Arranged in an 4x4 matrix, each pixel is individually addressable. Only one microcontroller pin is required to control all the LEDs.
Wiring it up is easy: there are two 3-pin connection ports. Solder wires to the input port and provide 5VDC to the +5V and ground pins, then connect the DIN pin to your microcontroller. You'll also need to make a common ground from the 5V power supply to the microcontroller/Arduino. Since each LED can draw as much as 60mA (thats up to 3.5 Amps per panel if all LEDs are on bright white!) we suggest our 5V 2A power supply. For most uses, you'll see about 1-2A of current per panel.
For the second shield, connect the DIN connection to the first panel's DOUT. Also connect a ground pin together and power with 5V. You can chain as many as you'd like although after 4 or more panels you may run low on RAM if you're using an UNO. Watch your power usage too, you may need a 5V 10A power supply for so many of these!

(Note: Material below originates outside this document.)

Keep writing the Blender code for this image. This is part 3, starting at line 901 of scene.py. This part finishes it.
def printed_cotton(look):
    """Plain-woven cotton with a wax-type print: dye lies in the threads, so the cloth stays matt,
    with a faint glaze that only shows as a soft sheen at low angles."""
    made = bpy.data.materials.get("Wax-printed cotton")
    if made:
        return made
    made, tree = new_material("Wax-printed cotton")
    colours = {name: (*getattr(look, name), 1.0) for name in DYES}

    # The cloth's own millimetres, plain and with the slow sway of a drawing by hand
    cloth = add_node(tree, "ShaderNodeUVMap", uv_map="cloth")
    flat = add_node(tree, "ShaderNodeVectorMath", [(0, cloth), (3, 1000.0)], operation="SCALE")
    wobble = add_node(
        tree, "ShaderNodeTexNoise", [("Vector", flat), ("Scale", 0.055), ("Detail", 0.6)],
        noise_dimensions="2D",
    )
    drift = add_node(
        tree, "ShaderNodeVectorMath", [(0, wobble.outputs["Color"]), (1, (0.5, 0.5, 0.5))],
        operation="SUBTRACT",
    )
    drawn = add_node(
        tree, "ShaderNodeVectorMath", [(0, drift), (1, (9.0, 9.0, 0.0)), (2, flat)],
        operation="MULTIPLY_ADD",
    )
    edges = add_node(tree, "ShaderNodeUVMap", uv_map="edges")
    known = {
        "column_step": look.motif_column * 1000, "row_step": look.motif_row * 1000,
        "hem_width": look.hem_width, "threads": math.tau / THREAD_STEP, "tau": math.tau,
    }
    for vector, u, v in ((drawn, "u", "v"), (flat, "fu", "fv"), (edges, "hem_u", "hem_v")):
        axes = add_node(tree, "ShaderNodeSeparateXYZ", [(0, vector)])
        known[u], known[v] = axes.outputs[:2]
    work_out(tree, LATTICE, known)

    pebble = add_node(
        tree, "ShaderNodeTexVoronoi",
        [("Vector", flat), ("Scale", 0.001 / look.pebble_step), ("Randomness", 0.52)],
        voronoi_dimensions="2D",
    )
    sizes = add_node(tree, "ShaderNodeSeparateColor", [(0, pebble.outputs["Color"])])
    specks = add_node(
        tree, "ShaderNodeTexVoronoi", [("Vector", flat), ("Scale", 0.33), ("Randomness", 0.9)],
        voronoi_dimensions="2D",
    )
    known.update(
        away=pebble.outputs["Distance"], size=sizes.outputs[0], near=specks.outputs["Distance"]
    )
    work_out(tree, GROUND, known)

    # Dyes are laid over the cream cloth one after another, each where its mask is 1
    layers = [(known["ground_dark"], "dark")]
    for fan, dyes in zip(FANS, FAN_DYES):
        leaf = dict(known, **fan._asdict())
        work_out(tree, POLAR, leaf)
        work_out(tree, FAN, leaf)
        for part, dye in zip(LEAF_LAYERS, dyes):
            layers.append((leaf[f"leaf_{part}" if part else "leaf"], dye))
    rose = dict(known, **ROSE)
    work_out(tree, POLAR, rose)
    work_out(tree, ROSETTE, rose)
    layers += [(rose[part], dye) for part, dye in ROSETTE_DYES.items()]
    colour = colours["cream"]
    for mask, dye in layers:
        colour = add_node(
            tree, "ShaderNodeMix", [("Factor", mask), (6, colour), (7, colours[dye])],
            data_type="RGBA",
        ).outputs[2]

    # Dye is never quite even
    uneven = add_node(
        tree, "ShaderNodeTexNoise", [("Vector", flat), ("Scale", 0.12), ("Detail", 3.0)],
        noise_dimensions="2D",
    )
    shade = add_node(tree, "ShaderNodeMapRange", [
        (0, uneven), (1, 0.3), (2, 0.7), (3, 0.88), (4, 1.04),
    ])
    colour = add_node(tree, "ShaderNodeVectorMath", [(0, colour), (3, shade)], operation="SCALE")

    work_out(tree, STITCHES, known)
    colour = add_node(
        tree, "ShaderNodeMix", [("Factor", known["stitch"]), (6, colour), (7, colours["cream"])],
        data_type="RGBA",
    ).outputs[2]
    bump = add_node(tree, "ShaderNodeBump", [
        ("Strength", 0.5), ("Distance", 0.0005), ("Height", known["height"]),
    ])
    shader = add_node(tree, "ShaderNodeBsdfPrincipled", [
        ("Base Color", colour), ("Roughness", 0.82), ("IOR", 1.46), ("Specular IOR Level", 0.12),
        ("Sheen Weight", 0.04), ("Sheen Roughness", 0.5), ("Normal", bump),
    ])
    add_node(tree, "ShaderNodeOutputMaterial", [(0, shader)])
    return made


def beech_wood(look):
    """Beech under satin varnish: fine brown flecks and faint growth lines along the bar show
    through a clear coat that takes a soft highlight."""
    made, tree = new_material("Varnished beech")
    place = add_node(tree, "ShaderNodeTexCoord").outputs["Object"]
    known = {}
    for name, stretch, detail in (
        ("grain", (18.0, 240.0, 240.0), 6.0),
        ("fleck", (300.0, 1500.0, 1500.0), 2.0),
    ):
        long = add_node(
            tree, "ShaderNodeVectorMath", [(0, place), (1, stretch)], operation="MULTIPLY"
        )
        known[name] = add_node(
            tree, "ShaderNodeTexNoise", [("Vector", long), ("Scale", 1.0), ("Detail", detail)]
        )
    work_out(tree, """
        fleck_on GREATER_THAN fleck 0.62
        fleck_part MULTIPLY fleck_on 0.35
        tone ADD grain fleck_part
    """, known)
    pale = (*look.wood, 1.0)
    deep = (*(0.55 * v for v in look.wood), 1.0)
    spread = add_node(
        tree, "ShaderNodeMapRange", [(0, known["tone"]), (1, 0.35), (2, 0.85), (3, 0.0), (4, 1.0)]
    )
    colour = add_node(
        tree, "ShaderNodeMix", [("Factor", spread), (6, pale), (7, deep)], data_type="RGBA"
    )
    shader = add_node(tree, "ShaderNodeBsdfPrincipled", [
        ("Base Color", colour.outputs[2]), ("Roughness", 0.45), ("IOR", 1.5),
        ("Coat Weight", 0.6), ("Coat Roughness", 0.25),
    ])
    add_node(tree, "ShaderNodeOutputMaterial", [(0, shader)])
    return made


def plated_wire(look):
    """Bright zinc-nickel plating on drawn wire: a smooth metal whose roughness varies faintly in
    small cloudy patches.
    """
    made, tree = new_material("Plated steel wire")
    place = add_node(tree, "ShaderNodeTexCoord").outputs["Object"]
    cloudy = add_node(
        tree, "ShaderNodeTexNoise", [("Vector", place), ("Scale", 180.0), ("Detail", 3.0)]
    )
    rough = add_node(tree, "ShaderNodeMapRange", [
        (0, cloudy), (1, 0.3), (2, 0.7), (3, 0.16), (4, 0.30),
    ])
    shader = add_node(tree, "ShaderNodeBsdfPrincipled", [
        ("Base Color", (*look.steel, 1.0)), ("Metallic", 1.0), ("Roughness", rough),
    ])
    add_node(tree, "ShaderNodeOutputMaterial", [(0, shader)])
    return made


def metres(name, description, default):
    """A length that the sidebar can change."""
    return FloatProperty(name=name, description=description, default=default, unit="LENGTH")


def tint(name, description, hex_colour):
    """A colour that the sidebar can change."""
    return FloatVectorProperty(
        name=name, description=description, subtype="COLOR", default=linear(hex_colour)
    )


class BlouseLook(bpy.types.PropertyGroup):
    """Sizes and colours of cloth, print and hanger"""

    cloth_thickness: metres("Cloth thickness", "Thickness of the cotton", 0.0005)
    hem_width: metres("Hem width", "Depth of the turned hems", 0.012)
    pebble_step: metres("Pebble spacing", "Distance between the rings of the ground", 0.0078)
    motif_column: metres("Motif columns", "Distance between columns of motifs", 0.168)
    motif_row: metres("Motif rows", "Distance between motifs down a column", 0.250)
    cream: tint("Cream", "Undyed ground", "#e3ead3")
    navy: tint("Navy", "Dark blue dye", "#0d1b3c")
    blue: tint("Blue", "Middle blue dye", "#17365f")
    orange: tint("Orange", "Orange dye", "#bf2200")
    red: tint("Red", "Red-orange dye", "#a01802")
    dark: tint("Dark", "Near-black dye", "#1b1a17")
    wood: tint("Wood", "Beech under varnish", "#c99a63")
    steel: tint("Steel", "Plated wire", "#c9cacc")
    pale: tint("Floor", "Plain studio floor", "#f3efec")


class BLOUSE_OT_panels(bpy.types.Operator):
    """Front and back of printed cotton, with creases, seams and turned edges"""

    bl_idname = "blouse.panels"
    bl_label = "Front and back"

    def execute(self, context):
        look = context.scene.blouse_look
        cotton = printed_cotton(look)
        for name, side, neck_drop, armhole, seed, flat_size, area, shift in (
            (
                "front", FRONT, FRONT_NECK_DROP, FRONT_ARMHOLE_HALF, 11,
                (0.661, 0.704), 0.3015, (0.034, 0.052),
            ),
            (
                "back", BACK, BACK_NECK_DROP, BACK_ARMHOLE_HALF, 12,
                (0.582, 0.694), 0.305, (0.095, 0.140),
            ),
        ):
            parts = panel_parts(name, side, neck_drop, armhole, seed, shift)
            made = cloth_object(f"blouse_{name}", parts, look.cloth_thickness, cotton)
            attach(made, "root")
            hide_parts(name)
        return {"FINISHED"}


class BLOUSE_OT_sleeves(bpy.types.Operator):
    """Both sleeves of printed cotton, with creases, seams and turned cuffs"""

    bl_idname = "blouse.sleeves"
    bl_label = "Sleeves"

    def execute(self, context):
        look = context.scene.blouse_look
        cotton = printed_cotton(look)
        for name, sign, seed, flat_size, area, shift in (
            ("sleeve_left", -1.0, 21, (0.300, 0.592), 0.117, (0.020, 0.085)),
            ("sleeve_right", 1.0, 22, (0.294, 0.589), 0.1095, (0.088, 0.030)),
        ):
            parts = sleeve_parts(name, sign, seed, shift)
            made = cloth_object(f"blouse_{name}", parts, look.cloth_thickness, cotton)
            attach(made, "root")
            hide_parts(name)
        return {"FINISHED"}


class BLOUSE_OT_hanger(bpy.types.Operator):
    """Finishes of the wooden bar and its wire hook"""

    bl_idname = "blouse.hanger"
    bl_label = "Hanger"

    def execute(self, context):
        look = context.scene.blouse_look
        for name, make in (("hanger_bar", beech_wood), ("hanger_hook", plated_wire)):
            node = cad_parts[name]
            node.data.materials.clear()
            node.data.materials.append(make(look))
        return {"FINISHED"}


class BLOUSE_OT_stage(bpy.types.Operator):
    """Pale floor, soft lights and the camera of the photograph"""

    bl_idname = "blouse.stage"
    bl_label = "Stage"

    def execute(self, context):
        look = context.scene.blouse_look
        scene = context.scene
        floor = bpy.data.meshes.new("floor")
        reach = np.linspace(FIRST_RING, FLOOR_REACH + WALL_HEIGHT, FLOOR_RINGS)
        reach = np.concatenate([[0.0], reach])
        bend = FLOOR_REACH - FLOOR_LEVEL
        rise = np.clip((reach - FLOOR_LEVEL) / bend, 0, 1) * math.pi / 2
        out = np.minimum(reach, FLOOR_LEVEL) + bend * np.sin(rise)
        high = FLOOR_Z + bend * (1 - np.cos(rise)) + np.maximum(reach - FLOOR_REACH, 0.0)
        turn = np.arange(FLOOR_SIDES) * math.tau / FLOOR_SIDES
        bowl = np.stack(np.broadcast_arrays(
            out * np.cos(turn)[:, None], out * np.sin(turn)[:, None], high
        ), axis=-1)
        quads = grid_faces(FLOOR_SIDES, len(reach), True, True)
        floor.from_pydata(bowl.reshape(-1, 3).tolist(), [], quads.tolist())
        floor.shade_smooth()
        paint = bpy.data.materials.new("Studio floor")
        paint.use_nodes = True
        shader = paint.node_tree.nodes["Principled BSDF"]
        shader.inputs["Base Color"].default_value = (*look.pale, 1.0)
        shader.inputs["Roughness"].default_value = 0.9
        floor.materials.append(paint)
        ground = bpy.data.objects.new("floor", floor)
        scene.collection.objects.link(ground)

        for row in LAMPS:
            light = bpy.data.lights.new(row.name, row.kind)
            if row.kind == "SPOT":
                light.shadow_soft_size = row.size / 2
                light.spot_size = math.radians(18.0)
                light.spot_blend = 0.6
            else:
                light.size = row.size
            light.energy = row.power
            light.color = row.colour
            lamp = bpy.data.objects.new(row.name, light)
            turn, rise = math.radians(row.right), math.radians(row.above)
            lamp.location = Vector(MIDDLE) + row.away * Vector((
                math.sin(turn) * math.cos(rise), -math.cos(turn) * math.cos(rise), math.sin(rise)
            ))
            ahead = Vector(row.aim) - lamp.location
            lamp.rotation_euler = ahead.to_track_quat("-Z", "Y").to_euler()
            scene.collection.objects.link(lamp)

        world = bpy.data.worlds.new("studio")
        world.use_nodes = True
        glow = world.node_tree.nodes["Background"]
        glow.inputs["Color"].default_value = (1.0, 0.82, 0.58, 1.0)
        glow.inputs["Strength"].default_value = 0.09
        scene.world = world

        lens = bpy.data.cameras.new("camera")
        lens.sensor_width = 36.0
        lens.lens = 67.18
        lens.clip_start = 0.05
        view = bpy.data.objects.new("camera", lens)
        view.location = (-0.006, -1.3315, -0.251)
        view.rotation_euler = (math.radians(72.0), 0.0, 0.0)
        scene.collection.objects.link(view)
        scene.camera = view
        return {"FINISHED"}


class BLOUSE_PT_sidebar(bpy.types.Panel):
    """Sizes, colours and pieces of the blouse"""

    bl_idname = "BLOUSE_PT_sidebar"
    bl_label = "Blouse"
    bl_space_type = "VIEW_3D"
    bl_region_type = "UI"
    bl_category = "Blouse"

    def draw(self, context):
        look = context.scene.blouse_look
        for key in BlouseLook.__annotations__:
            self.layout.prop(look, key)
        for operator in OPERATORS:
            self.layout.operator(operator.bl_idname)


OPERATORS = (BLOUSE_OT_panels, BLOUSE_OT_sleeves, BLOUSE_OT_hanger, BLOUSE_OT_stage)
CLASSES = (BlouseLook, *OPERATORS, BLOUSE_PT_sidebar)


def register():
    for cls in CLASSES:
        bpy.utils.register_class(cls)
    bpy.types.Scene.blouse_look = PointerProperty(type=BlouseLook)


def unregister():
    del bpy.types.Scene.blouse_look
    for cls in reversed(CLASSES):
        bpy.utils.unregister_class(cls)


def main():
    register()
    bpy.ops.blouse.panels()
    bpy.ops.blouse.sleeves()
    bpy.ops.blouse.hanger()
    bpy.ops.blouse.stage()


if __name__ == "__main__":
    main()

There is a single data line with a very timing-specific protocol. Since the protocol is very sensitive to timing, it requires a real-time microconroller such as an AVR, Arduino, PIC, mbed, etc. It cannot be used with a Linux-based microcomputer or interpreted microcontroller such as the netduino or Basic Stamp. As it requires hand-tuned assembly it is only for AVR cores but others may have ported this chip driver code so please google around. An 8MHz or faster processor is required.